Quando le tentazioni finivano, i fratelli rivelavano il loro cuore puro: tutti i pensieri impuri erano stati sopraffatti e cancellati, contemplando il timore di Dio, il Giudizio, i tormenti del fuoco eterno. La vigilanza era stata inflessibile. La potenza contemplativa dell’amore aveva reso la loro mente capace di vincere qualsiasi suggestione. Pacomio sosteneva che egli non vedeva il Dio invisibile, ma lo scorgeva riflesso in un uomo visibile, suo tempio. Il vero tempio, il vero riflesso di Dio erano le Scritture, che dominavano la vita quotidiana dei monasteri. Quando mangiavano, i monaci si coprivano la testa con un cappuccio, affinché il fratello non vedesse il fratello masticare: non parlavano; ripetevano fra sé i versetti dei Vangeli, fissando lo sguardo sul piatto e sul tavolo. Tutte le sere si sedevano insieme, dopo il lavoro e il pasto, per scrutare insieme le Scritture. Prima di addormentarsi, ognuno nella sua cella recitava qualche versetto dell’Antico e del Nuovo Testamento, che portavano racchiusi nella memoria e nel corpo, come un tesoro presente e futuro.

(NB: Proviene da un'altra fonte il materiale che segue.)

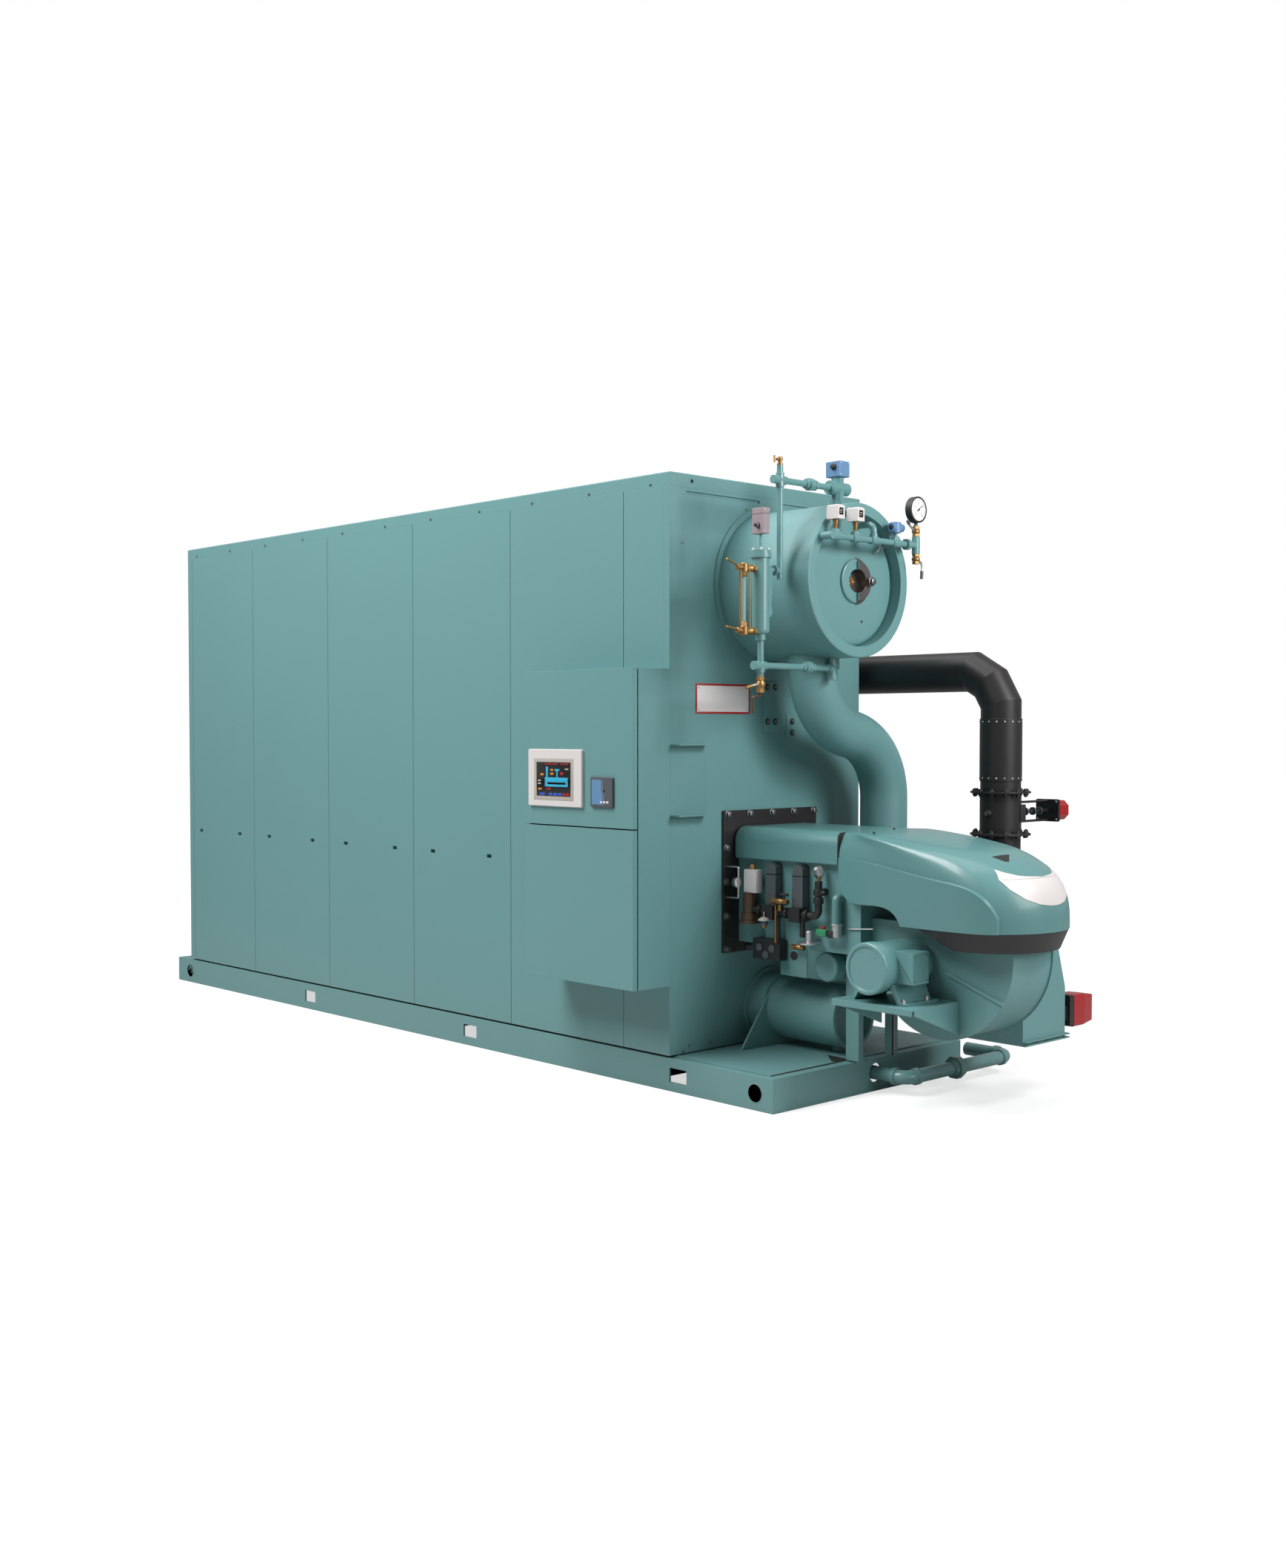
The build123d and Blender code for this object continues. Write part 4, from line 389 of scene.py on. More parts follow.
def block(low, high, soft=1.5, recess=None):
    """A block between two corners in mm with rounded edges.
    recess is (face normal, rim, depth): that face is inset by the rim and pushed in."""
    centre = [(a + b) / 2 * MM for a, b in zip(low, high)]
    size = [(b - a) * MM for a, b in zip(low, high)]
    only()
    bpy.ops.mesh.primitive_cube_add(size=1.0, location=centre, scale=size)
    piece = bpy.context.object
    settle(location=False, scale=True)
    if recess:
        normal, rim, depth = recess
        edit_mode(True)
        bpy.ops.mesh.select_all(action="DESELECT")
        edit_mode(False)
        for face in piece.data.polygons:
            face.select = face.normal.dot(Vector(normal)) > 0.9
        edit_mode(True)
        bpy.ops.mesh.inset(thickness=rim * MM, depth=0.0)
        bpy.ops.mesh.extrude_region_move(TRANSFORM_OT_translate={"value": Vector(normal) * -depth * MM})
        edit_mode(False)
    apply_modifier(
        piece, "BEVEL", width=soft * MM, segments=2, limit_method="ANGLE", angle_limit=math.radians(40)
    )
    settle()
    return piece


def cut_plate(outline, thickness):
    """A flat plate of any outline in mm, its back on its own XY plane."""
    curve = bpy.data.curves.new("outline", "CURVE")
    curve.dimensions = "2D"
    curve.fill_mode = "BOTH"
    curve.extrude = thickness / 2 * MM
    line = curve.splines.new("POLY")
    line.points.add(len(outline) - 1)
    for point, (x, y) in zip(line.points, outline):
        point.co = (x * MM, y * MM, 0.0, 1.0)
    line.use_cyclic_u = True
    piece = placed("outline", curve)
    only(piece)
    bpy.ops.object.convert(target="MESH")
    piece.location.z = thickness / 2 * MM
    settle()
    return piece


def rod(points, radius, sides=10, bend=0.0):
    """A round bar or thin pipe along points in mm, with its corners rounded over a length."""
    route = [Vector(points[0])]
    for before, here, after in zip(points, points[1:], points[2:]):
        here = Vector(here)
        if bend:
            route.append(here + (Vector(before) - here).normalized() * bend)
        route.append(here)
        if bend:
            route.append(here + (Vector(after) - here).normalized() * bend)
    route.append(Vector(points[-1]))
    curve = bpy.data.curves.new("rod", "CURVE")
    curve.dimensions = "3D"
    curve.bevel_depth = radius * MM
    curve.bevel_resolution = max(1, sides // 4)
    curve.use_fill_caps = True
    curve.resolution_u = 6 if bend else 1
    line = curve.splines.new("NURBS" if bend else "POLY")
    line.points.add(len(route) - 1)
    for point, place in zip(line.points, route):
        point.co = (*(place * MM), 1.0)
    if bend:
        line.order_u = 3
        line.use_endpoint_u = True
    piece = placed("rod", curve)
    only(piece)
    bpy.ops.object.convert(target="MESH")
    return piece


def join(pieces):
    only(*pieces)
    if len(pieces) > 1:
        bpy.ops.object.join()
    return bpy.context.object


def orient(piece, facing, place):
    """Turns a piece to a side of the boiler and moves it to its place in mm."""
    piece.rotation_euler = [math.radians(angle) for angle in FACING[facing]]
    piece.location = [c * MM for c in place]
    return piece


def stand(piece, facing, place):
    """Points a piece modelled about the origin and keeps it so."""
    only(piece)
    orient(piece, facing, place)
    settle(rotation=True)
    return piece


def copies(master, facing, places):
    """Copies of one piece at many places in mm, joined as one mesh."""
    made = [orient(placed(master.name, master.data.copy()), facing, place) for place in places]
    bpy.data.objects.remove(master)
    piece = join(made)
    settle(rotation=True)
    return piece


def finish(piece, name, finish_name, body="boiler", smooth=35.0):
    """Names a piece, or a list joined as one, gives it its finish and lets it ride on its body."""
    if isinstance(piece, list):
        piece = join(piece)
    only(piece)
    bpy.ops.object.shade_smooth_by_angle(angle=math.radians(smooth))
    piece.name = name
    piece.data.name = name
    piece.data.materials.clear()
    piece.data.materials.append(FINISH[finish_name])
    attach(piece, body)
    return piece


def hex_bolt(size, washer=True):
    """Hexagon head with a washer, for a bolt of that size in mm, standing on the XY plane."""
    parts = []
    base = 0.0
    if washer:
        base = 0.18 * size
        parts.append(turned([(1.1 * size, 0.0), (1.1 * size, base * 0.8), (1.02 * size, base)], 16))
    head = base + 0.66 * size
    parts.append(turned([(0.86 * size, base), (0.86 * size, head * 0.9), (0.7 * size, head)], 6))
    return join(parts)


def stud_nut(size):
    """Hexagon nut with the end of its stud, standing on the XY plane."""
    nut = hex_bolt(size)
    end = turned([(0.5 * size, 0.8 * size), (0.5 * size, 1.25 * size), (0.4 * size, 1.35 * size)], 12)
    return join([nut, end])


def screw(size):
    """Domed screw head of that diameter, standing on the XY plane."""
    radius = size / 2
    rings = [(radius, 0.0), (radius, 0.16 * size), (radius * 0.8, 0.3 * size), (radius * 0.4, 0.36 * size)]
    return turned(rings, 10)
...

Per decine d’anni, i monasteri sorsero, uno dopo l’altro, nella terra d’Egitto. La basilica di Pbow, completata nel 459, era grandissima: trenta metri di larghezza per settantadue di lunghezza. Dietro le alte mura, che limitavano l’accesso dei contadini e tenevano lontani i barbari, c’erano centinaia di celle, ognuna occupata da un monaco, e uno spazio comune, dove essi si raccoglievano per le preghiere, i pasti e l’istruzione cristiana. Un monaco faceva il contadino, un altro lavorava nella fucina, o al forno o nella falegnameria, o nel laboratorio di cardatura, o nella conceria, o nel laboratorio delle calzature, o nello scrittoio. Tutti i monaci erano eguali: avevano un cuore solo e un’anima sola: nessuno considerava sua proprietà quello che gli serviva; ogni cosa era considerata comune. Quando si ammalavano, pensavano che ogni malattia era un dono del Signore. Con la preghiera vincevano l’acoedia, la malattia dei monasteri. Come dicono i Salmi, non c’era traccia di tenebra, né in loro né attorno a loro. Emanavano luce: i comandamenti di Dio realizzati creavano soltanto luce; luce che illuminava il presente e si estendeva illimitatamente nel futuro, in tutti i monasteri della tarda antichità, del Medioevo e dei tempi moderni.